The helicopter was examined at the operator's maintenance facility in KOA. The entire tail rotor system was missing including the tail rotor gearbox. The bottom portion of the vertical stabilizer was cut in two during the event, but the lower portion remained attached to the tail rotor guard. The aft end of the tail boom (where the tail rotor gearbox would mount) was removed from the helicopter and was shipped to the Safety Board Materials Laboratory, Washington, DC, for further examination.


The tail rotor gearbox normally attaches to the tail boom with a u-shaped bracket in the front of the gearbox and two mounting pads in the rear. The forward attach bracket was torn and the right portion was missing. The tail boom aft of and below the forward right attach point was deformed inward and was severely gouged. The right and left nut plates for the tail rotor gearbox aft attachment bolts were fractured from the inside of the tail boom. The aft left attachment bolt for the tail rotor gearbox was fractured, and a piece of the bolt shank was retained in the left nut plate. The entire aft right attachment bolt was missing.

The areas of the tail boom around the tail rotor gearbox aft attachment bolt holes were damaged. Paint was missing from the areas, and the underlying metal contained numerous overlapping impact marks. The metal deformation and missing paint around the right aft attachment bolt hole was more severe than around the left hole. Inside the holes, spiral impressions were observed corresponding to contact with the attachment bolt threads.
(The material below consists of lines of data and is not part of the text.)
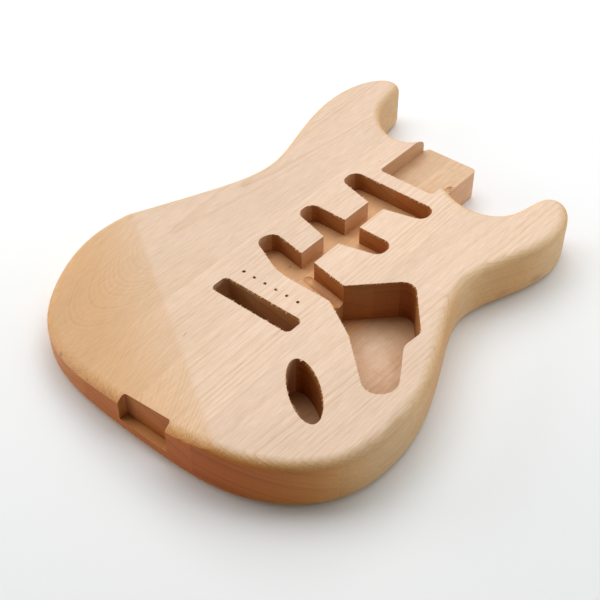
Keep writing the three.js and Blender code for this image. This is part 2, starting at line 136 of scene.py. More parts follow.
class WoodColours(bpy.types.PropertyGroup):
    """Colours of the raw wood, and how deep they turn"""

    early: bpy.props.FloatVectorProperty(
        name="Early wood",
        description="Pale cream of the wood grown in spring",
        default=linear("#eed2bc"),
        subtype="COLOR",
    )
    late: bpy.props.FloatVectorProperty(
        name="Late wood",
        description="Pinkish tan of the line that ends each year's growth",
        default=linear("#cfa986"),
        subtype="COLOR",
    )
    deepening: bpy.props.FloatProperty(
        name="End grain deepening",
        description="How many steps of stain deeper the wood is where its fibres are cut square across",
        default=3.9,
        min=0,
    )
    stain: bpy.props.FloatVectorProperty(
        name="Stain",
        description="Golden brown that each step of depth multiplies the wood by",
        default=linear("#efd5b2"),
        subtype="COLOR",
    )
    sanded: bpy.props.FloatVectorProperty(
        name="Sanded sides",
        description="Golden tint that the sanded wood takes on as it turns down to the rim",
        default=linear("#fff9dd"),
        subtype="COLOR",
    )


# ---------------------------------------------------------------- wood

# Growth of each board: pith in the drawing's millimetres (x, height over the top face), turn of the
# pith about z and tilt out of the top face in degrees, ring width in millimetres, wave of the rings
# in millimetres, strength of the late wood and of the lines along the board, tone, how deep the end
# grain turns against the other boards, and a seed
GROWTH = {
    "bass_board": dict(
        pith=(-104, 78), turn=1.0, tilt=0.6, ring=1.0, wave=1.6,
        late=0.75, line=0.6, tone=0.97, ends=0.75, seed=3.1,
    ),
    "centre_bass_board": dict(
        pith=(-112, -260), turn=0.3, tilt=0.15, ring=1.2, wave=1.2,
        late=0.7, line=1.0, tone=1.02, ends=0.9, seed=7.7,
    ),
    "centre_treble_board": dict(
        pith=(-40, -280), turn=-0.4, tilt=0.1, ring=1.2, wave=1.2,
        late=1.1, line=1.1, tone=1.08, ends=1.0, seed=1.9,
    ),
    "treble_board": dict(
        pith=(62, -240), turn=0.8, tilt=-0.3, ring=1.2, wave=1.8,
        late=1.05, line=0.75, tone=1.05, ends=1.08, seed=5.4,
    ),
    "treble_edge_strip": dict(
        pith=(80, -120), turn=0.2, tilt=0.2, ring=1.3, wave=1.5,
        late=1.0, line=0.9, tone=1.0, ends=1.15, seed=9.2,
    ),
}

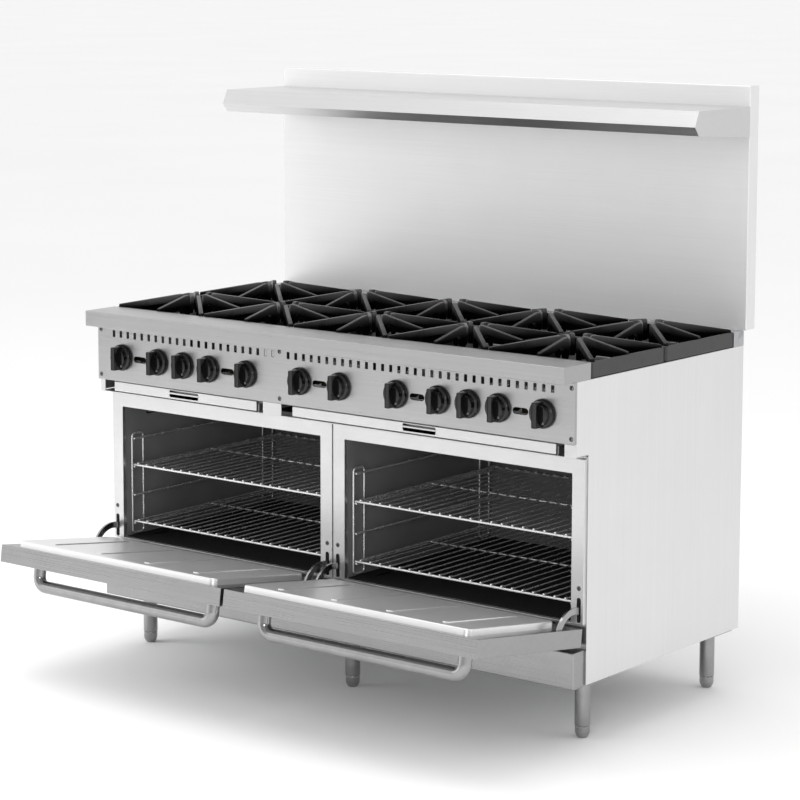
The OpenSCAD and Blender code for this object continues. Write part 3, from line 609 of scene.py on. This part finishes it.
# Lighter, less metallic copies of the same stainless steel: painted light on the door liners and the backguard.
STEEL_LINER_PAINTED_LIGHT = brushed("door_liner_steel", "X", base=0.76, rough=0.36, wave=0.0009, aniso=0.0, metal=0.72)
STEEL_BACK_PAINTED_LIGHT = brushed("brushed_steel_backguard", "X", base=0.76, rough=0.44, wave=0.0005, aniso=0.0, metal=0.62)
HINGE = brushed("hinge_steel", "Z", base=0.36, rough=0.22, aniso=0.0)
SCREW = plated("screw_plate", 0.22, 0.22)
WIRE = plated("rack_wire", 0.78, 0.24, metal=0.75)
TUBE = plated("polished_tube", 0.33, 0.11)
GALV = dull_sheet("plated_sheet")
IRON = cast("grate_iron", 0.017, 0.34)
# Grate iron with painted shade low down and a painted highlight on the fin noses.
IRON_PAINTED_SHADE = painted_shade_copy(IRON)
BURNER = cast("burner_iron", 0.012, 0.68, 0.0003)
KNOB = moulded("knob_black", 0.0025, 0.10)
TICK = moulded("knob_mark", 0.13, 0.4)
ENAMEL = enamel("oven_enamel", 0.16, 0.44)
PLATE = enamel("oven_floor_enamel", 0.008, 0.6, 0.15)
PIPE = drawn_metal("gas_pipe", (0.30, 0.30, 0.31), 0.42)
# Brass coloured near black: painted shade of the control box round the valves and thermostats.
BRASS_PAINTED_SHADE = drawn_metal("valve_brass", (0.022, 0.018, 0.012), 0.6)
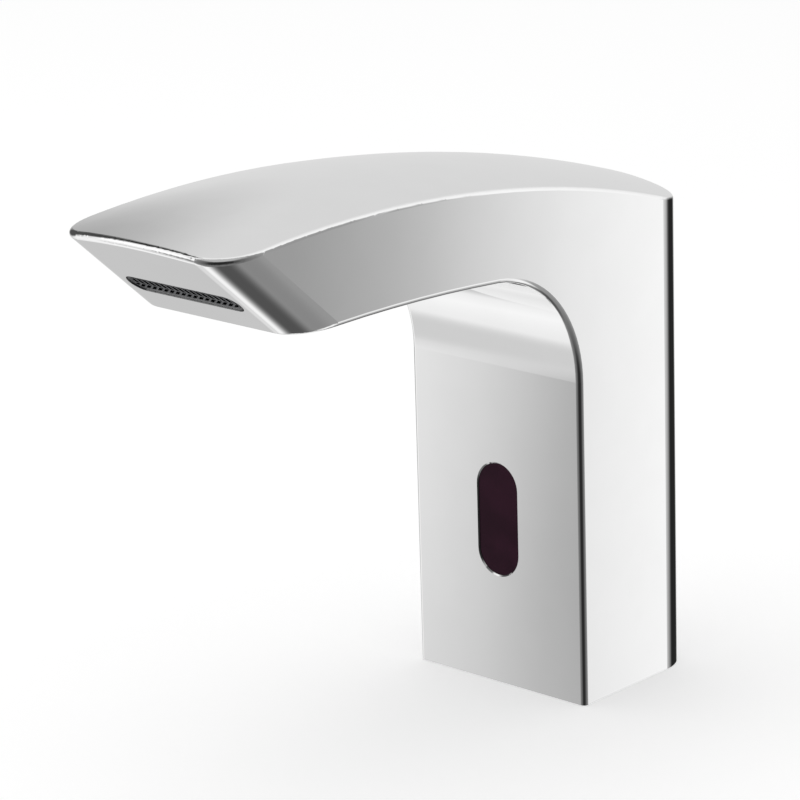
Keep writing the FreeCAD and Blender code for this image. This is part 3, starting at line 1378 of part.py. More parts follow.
def make_all():
    make_body_shell()
    make_base_seal()
    make_base_plate()
    make_lock_screw()
    make_inlet_filter()
    make_inlet_seal()
    make_valve_body()
    make_tube_seal()
    make_valve_diaphragm()
    make_diaphragm_plate()
    make_valve_bonnet()
    make_valve_screws()
    make_core_tube()
    make_fixed_core()
    make_solenoid_plunger()
    make_plunger_seal()
    make_plunger_spring()
    make_coil_bobbin()
    make_coil_winding()
    make_coil_yoke()
    make_latch_magnet()
    make_coil_nut()
    make_sensor_window()
    make_window_gasket()
    make_sensor_housing()
    make_sensor_screws()
    make_sensor_board()
    make_infrared_lamp("InfraredEmitter", "infrared_emitter", window_height + lens_spread)
    make_infrared_lamp("InfraredReceiver", "infrared_receiver", window_height - lens_spread)
    make_board_parts()
    make_inner_frame()
    make_frame_screws()
    make_battery_cradle()
    make_battery_block()
    make_battery_contacts()
    make_outlet_gasket()
    make_outlet_nozzle()
    make_outlet_strainer()
    make_water_tube()
    make_leads()


def check_document():
    for thing in doc.Objects:
        if "Invalid" in thing.State or "Error" in thing.State:
            raise RuntimeError(f"{thing.Name} failed: {thing.State}")
    for thing in nodes:
        if thing.Shape.isNull() or not thing.Shape.isValid():
            raise RuntimeError(f"{thing.Label} has no valid shape")
        if not thing.Shape.Solids:
            raise RuntimeError(f"{thing.Label} holds no solid")


def write_nodes():
    os.makedirs("parts", exist_ok=True)
    for thing in nodes:
        thing.Shape.exportStep(f"parts/{thing.Label}.step")
        bounds = thing.Shape.BoundBox
        print(f"{thing.Label:18s} {len(thing.Shape.Solids)} solid(s) {thing.Shape.Volume:10.1f} mm3 "
              f"x {bounds.XMin:7.2f} {bounds.XMax:7.2f} y {bounds.YMin:8.2f} {bounds.YMax:7.2f} "
              f"z {bounds.ZMin:7.2f} {bounds.ZMax:7.2f}")


make_all()
doc.recompute()
check_document()
write_nodes()
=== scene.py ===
"""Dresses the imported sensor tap: polished chrome casting, smoked window, steel strainer and inner works.

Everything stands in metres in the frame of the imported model: the origin is in the middle of the
foot's underside, +Z is up and the spout reaches towards -Y. Sizes of pieces are given in mm and
become metres where they enter a mesh.
"""

import json
import logging
import math
from dataclasses import dataclass
from enum import Enum
from functools import cache
from itertools import product
from typing import Any, Iterable, Sequence

import bmesh
import bpy
from bmesh.types import BMesh, BMFace, BMVert
from bpy.types import Material, Node, NodeSocket, NodeTree, Object
from mathutils import Matrix, Vector


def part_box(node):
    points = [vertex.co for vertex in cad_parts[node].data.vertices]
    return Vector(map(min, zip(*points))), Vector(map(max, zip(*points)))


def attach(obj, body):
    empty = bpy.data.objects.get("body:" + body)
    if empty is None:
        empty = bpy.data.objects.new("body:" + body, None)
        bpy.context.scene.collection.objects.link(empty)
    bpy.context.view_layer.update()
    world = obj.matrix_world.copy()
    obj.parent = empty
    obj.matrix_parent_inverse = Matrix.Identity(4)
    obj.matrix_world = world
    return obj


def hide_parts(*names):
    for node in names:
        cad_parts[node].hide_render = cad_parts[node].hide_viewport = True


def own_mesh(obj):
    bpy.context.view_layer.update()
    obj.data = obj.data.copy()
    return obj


LOG = logging.getLogger("sensor_tap")
MM = 0.001
WHITE = (1.0, 1.0, 1.0, 1.0)
Pair = tuple[float, float]
Triple = tuple[float, float, float]
Names = tuple[str, ...]

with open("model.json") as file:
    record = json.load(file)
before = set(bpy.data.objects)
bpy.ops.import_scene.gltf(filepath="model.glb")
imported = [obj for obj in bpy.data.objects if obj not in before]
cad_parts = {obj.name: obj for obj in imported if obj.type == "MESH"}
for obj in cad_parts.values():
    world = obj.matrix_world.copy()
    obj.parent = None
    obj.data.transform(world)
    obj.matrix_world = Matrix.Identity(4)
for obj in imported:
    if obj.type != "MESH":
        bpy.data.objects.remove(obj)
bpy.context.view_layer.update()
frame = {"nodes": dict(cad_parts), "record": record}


# ---------------------------------------------------------------- colours and nodes

def linear(code: str) -> tuple[float, float, float, float]:
    """Turns an sRGB hex colour into linear light.

    Args:
        code: Six hex digits, such as "D8DADC".

    Returns:
        Red, green, blue and an alpha of one.
    """
    def channel(value: int) -> float:
        """Undoes the sRGB curve for one channel."""
        share = value / 255
        return share / 12.92 if share <= 0.04045 else ((share + 0.055) / 1.055) ** 2.4
    red, green, blue = (channel(int(code[start:start + 2], 16)) for start in (0, 2, 4))
    return red, green, blue, 1.0


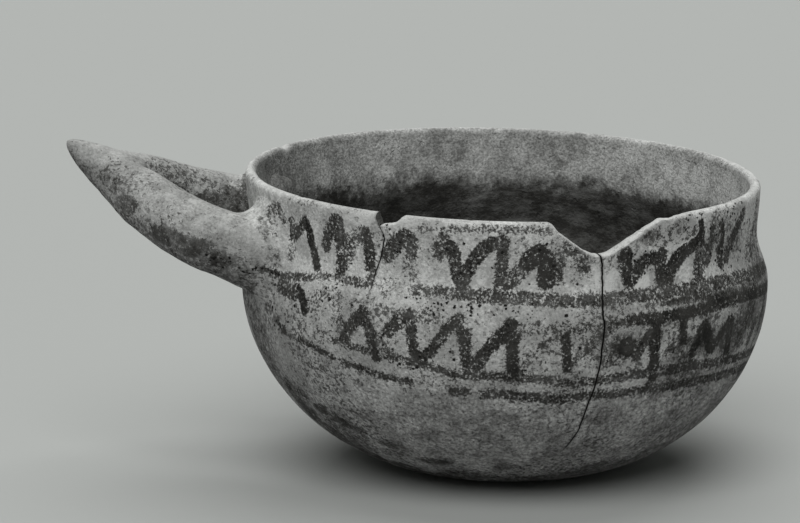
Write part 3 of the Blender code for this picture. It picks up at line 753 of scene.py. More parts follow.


# %% [markdown]
# ## Scars, soil and crumbs
# The surface tells what happened to the pot. A flake has come off beside the break, the round bottom is
# scuffed and stained where it lay in the ground, and dark crusts of soil cling along the middle bands. The
# soil patches low round the bottom, darkest at the lower left, also carry painted shade. These are soft
# patches, each with a place, a size and an amount, and they reach the material as one number per point.
# Inside, dark smudges and dusty places are made the same way, with painted shade on the handle's side and
# painted light on the right.

# %% Patches of wear and soil
# All patches: angle, height, half width and half height in millimetres, and amount. A scar's amount is its
# depth in millimetres.
FLAKE_SCARS = ((-51.0, 84.0, 12.5, 4.2, 0.55), (-104, 89.0, 3.0, 0.9, 0.25), (24, 60, 5.0, 3.0, 0.4),
               (118, 80, 6.0, 3.5, 0.45), (75, 38, 7.0, 4.0, 0.4))
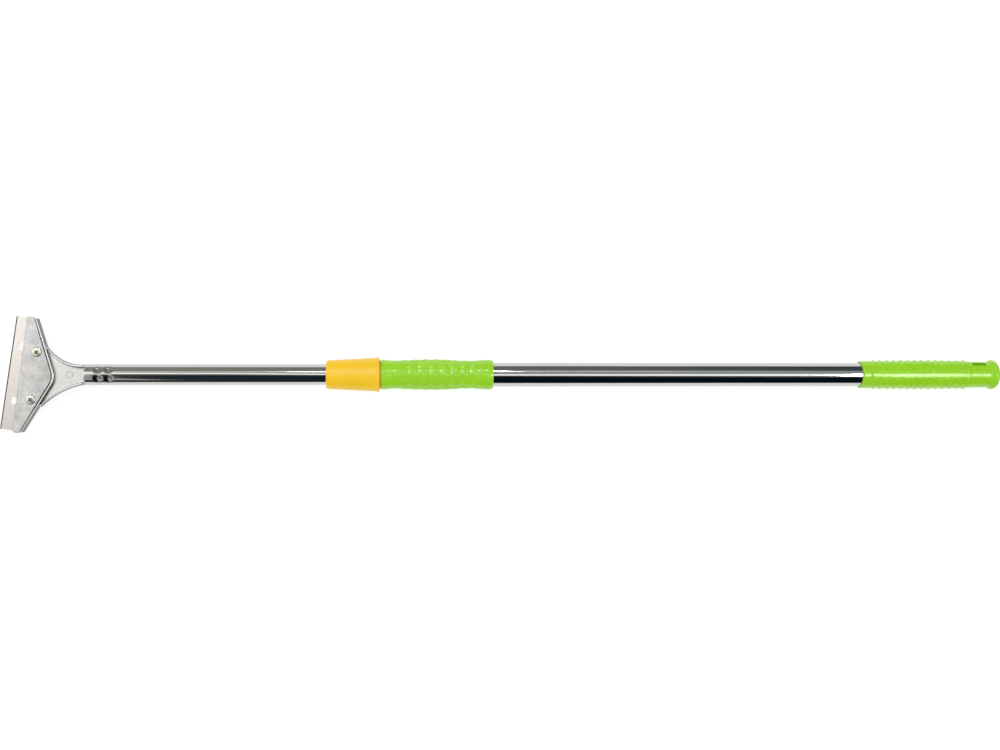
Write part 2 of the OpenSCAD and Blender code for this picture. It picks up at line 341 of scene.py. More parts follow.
def shade(tree, base, amount, pattern):
    """Base colour lightened and darkened by a pattern around its middle value."""
    factor = add(tree, "ShaderNodeMapRange", {"Value": pattern, "From Min": 0.34, "From Max": 0.66})
    low = [c * (1 - amount) for c in base[:3]] + [1.0]
    high = [min(1.0, c * (1 + amount)) for c in base[:3]] + [1.0]
    return add(tree, "ShaderNodeMix", {"Factor": factor, 6: low, 7: high}, data_type="RGBA").outputs[2]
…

The left bracket of two brackets located aft of the tail rotor gearbox aft attachment holes was bent to the left.

Each nut plate was fractured where its outboard attachment tab intersected the barrel of the nut plate. The fractured tab piece from the right nut plate remained attached to the tail boom rib flange. The fractured tab piece from the left nut plate was missing.

The right nut plate was cleaned with soapy water, removing a black greasy substance from the threads. Most of the fracture surface had relatively flat fracture features with curving arrest lines, features consistent with fatigue. The fatigue features emanated from origin areas at the surface in the corner between the inner (non-contact) surface of the tab and the surface of the barrel.

Thread damage was observed on the right nut plate. The outermost thread was deformed outward (relative to the tail boom centerline) around approximately 90 degrees of the circumference.

The location and plane of the fracture in the left nut plate was similar to that of the right nut plate. Most of the fracture surface was smooth and shiny, consistent with post-fracture damage. However, an area of the surface near the edge of the fracture was relatively undamaged, and in this area, flat fracture features with crack arrest lines were observed, consistent with fatigue.

Relatively rough fracture features with curving arrest lines were observed on the fracture surface on the right aft attachment bolt, consistent with fatigue under relatively high stresses. The fatigue features were present around the circumference emanating inward from the surface of a thread root.


At the time of this report's writing, the tail rotor components have not been recovered.

NTSB Probable Cause

the in-flight separation of the tail rotor system as a result of a loss of clamp force and fatigue fracturing of the attachment nut plates. The cause of the loss of clamp force was likely due to an inadvertent tail rotor blade strike during the previous landing, which resulted in an imbalance and a high frequency vibration that both induced fatigue in the nut plates and caused one bolt to back out. The pilot's unfamiliarity with the landing area and his poor decision to land with the tail boom facing upstream were factors.

© 2009-2020 Lee C. Baker / Crosswind Software, LLC. For informational purposes only.